§ REQUIREMENT: Every line of the data must be copied exactly.

§ PROVIDED MATERIAL:

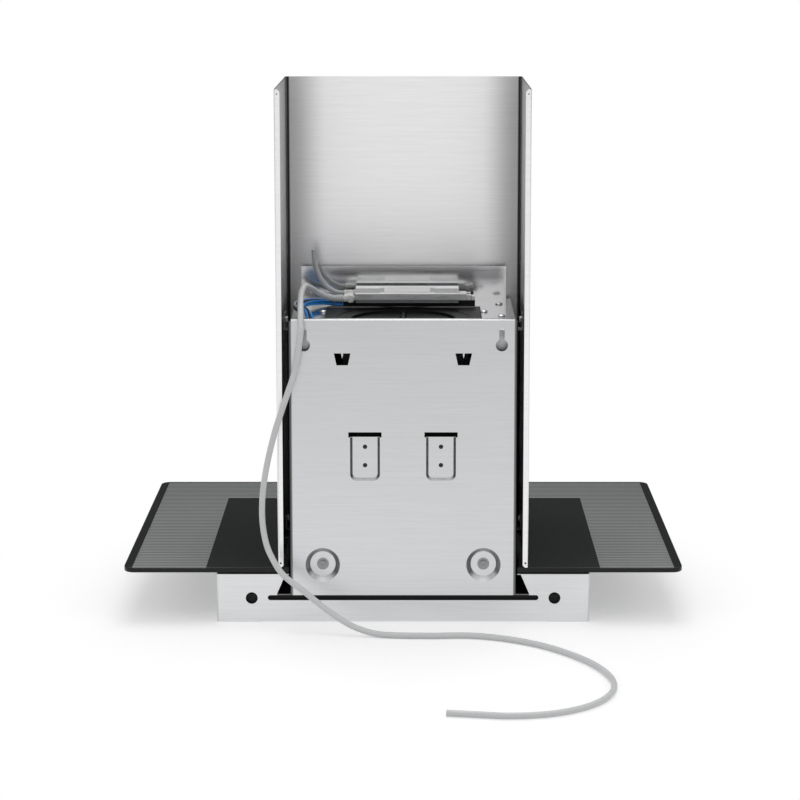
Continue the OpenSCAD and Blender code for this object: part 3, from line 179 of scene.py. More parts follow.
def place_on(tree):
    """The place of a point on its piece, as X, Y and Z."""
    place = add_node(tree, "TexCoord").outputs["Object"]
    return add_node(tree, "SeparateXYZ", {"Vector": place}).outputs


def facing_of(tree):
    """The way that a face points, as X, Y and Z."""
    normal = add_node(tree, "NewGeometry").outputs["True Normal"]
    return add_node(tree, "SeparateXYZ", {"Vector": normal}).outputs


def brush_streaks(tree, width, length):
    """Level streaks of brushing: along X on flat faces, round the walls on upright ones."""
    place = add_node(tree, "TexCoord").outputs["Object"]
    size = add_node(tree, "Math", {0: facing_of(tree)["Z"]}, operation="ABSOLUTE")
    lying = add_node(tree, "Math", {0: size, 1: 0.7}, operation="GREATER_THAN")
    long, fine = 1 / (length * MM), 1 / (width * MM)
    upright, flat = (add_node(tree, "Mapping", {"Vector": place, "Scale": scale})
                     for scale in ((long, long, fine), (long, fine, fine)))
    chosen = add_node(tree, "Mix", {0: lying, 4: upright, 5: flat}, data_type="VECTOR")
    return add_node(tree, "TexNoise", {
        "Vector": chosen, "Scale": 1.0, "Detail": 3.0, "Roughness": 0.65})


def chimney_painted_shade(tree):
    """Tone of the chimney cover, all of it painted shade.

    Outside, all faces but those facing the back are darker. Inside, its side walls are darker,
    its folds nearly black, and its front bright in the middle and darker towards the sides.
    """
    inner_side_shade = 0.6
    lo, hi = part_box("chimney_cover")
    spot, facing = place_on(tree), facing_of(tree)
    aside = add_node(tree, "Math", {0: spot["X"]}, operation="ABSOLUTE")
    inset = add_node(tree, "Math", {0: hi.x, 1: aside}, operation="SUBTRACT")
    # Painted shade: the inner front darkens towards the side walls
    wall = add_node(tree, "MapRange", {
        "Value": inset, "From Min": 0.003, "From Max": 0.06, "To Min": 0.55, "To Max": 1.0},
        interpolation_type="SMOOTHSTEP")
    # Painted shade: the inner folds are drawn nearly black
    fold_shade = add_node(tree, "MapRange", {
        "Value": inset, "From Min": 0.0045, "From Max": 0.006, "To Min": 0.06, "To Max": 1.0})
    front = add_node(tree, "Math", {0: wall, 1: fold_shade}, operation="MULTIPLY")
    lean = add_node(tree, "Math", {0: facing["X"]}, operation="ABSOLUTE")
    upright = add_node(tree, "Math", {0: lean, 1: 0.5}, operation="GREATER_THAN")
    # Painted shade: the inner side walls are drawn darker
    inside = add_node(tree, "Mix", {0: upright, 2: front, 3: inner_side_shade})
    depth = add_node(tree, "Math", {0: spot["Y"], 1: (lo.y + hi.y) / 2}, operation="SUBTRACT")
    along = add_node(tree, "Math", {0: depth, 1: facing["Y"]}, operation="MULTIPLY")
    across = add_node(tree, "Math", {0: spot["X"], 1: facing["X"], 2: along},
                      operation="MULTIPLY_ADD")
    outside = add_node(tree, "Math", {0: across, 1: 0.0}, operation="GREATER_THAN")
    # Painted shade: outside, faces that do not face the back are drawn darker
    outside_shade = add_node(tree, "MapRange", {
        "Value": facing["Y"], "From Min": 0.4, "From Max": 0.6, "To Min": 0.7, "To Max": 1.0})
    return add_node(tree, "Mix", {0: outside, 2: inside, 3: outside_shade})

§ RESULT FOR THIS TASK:
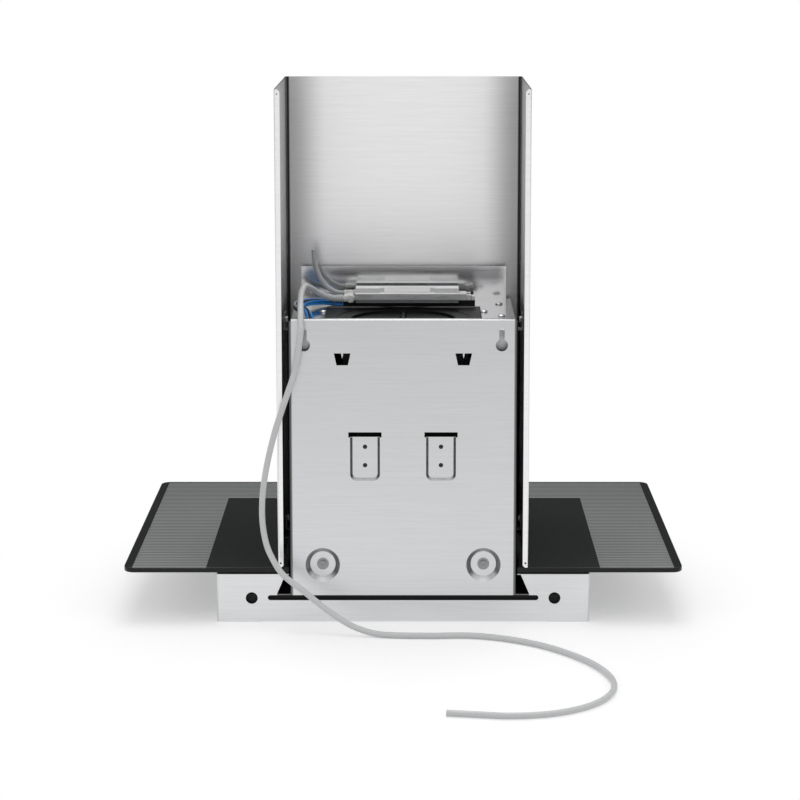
Continue the OpenSCAD and Blender code for this object: part 3, from line 179 of scene.py. More parts follow.
def place_on(tree):
    """The place of a point on its piece, as X, Y and Z."""
    place = add_node(tree, "TexCoord").outputs["Object"]
    return add_node(tree, "SeparateXYZ", {"Vector": place}).outputs


def facing_of(tree):
    """The way that a face points, as X, Y and Z."""
    normal = add_node(tree, "NewGeometry").outputs["True Normal"]
    return add_node(tree, "SeparateXYZ", {"Vector": normal}).outputs


def brush_streaks(tree, width, length):
    """Level streaks of brushing: along X on flat faces, round the walls on upright ones."""
    place = add_node(tree, "TexCoord").outputs["Object"]
    size = add_node(tree, "Math", {0: facing_of(tree)["Z"]}, operation="ABSOLUTE")
    lying = add_node(tree, "Math", {0: size, 1: 0.7}, operation="GREATER_THAN")
    long, fine = 1 / (length * MM), 1 / (width * MM)
    upright, flat = (add_node(tree, "Mapping", {"Vector": place, "Scale": scale})
                     for scale in ((long, long, fine), (long, fine, fine)))
    chosen = add_node(tree, "Mix", {0: lying, 4: upright, 5: flat}, data_type="VECTOR")
    return add_node(tree, "TexNoise", {
        "Vector": chosen, "Scale": 1.0, "Detail": 3.0, "Roughness": 0.65})


def chimney_painted_shade(tree):
    """Tone of the chimney cover, all of it painted shade.

    Outside, all faces but those facing the back are darker. Inside, its side walls are darker,
    its folds nearly black, and its front bright in the middle and darker towards the sides.
    """
    inner_side_shade = 0.6
    lo, hi = part_box("chimney_cover")
    spot, facing = place_on(tree), facing_of(tree)
    aside = add_node(tree, "Math", {0: spot["X"]}, operation="ABSOLUTE")
    inset = add_node(tree, "Math", {0: hi.x, 1: aside}, operation="SUBTRACT")
    # Painted shade: the inner front darkens towards the side walls
    wall = add_node(tree, "MapRange", {
        "Value": inset, "From Min": 0.003, "From Max": 0.06, "To Min": 0.55, "To Max": 1.0},
        interpolation_type="SMOOTHSTEP")
    # Painted shade: the inner folds are drawn nearly black
    fold_shade = add_node(tree, "MapRange", {
        "Value": inset, "From Min": 0.0045, "From Max": 0.006, "To Min": 0.06, "To Max": 1.0})
    front = add_node(tree, "Math", {0: wall, 1: fold_shade}, operation="MULTIPLY")
    lean = add_node(tree, "Math", {0: facing["X"]}, operation="ABSOLUTE")
    upright = add_node(tree, "Math", {0: lean, 1: 0.5}, operation="GREATER_THAN")
    # Painted shade: the inner side walls are drawn darker
    inside = add_node(tree, "Mix", {0: upright, 2: front, 3: inner_side_shade})
    depth = add_node(tree, "Math", {0: spot["Y"], 1: (lo.y + hi.y) / 2}, operation="SUBTRACT")
    along = add_node(tree, "Math", {0: depth, 1: facing["Y"]}, operation="MULTIPLY")
    across = add_node(tree, "Math", {0: spot["X"], 1: facing["X"], 2: along},
                      operation="MULTIPLY_ADD")
    outside = add_node(tree, "Math", {0: across, 1: 0.0}, operation="GREATER_THAN")
    # Painted shade: outside, faces that do not face the back are drawn darker
    outside_shade = add_node(tree, "MapRange", {
        "Value": facing["Y"], "From Min": 0.4, "From Max": 0.6, "To Min": 0.7, "To Max": 1.0})
    return add_node(tree, "Mix", {0: outside, 2: inside, 3: outside_shade})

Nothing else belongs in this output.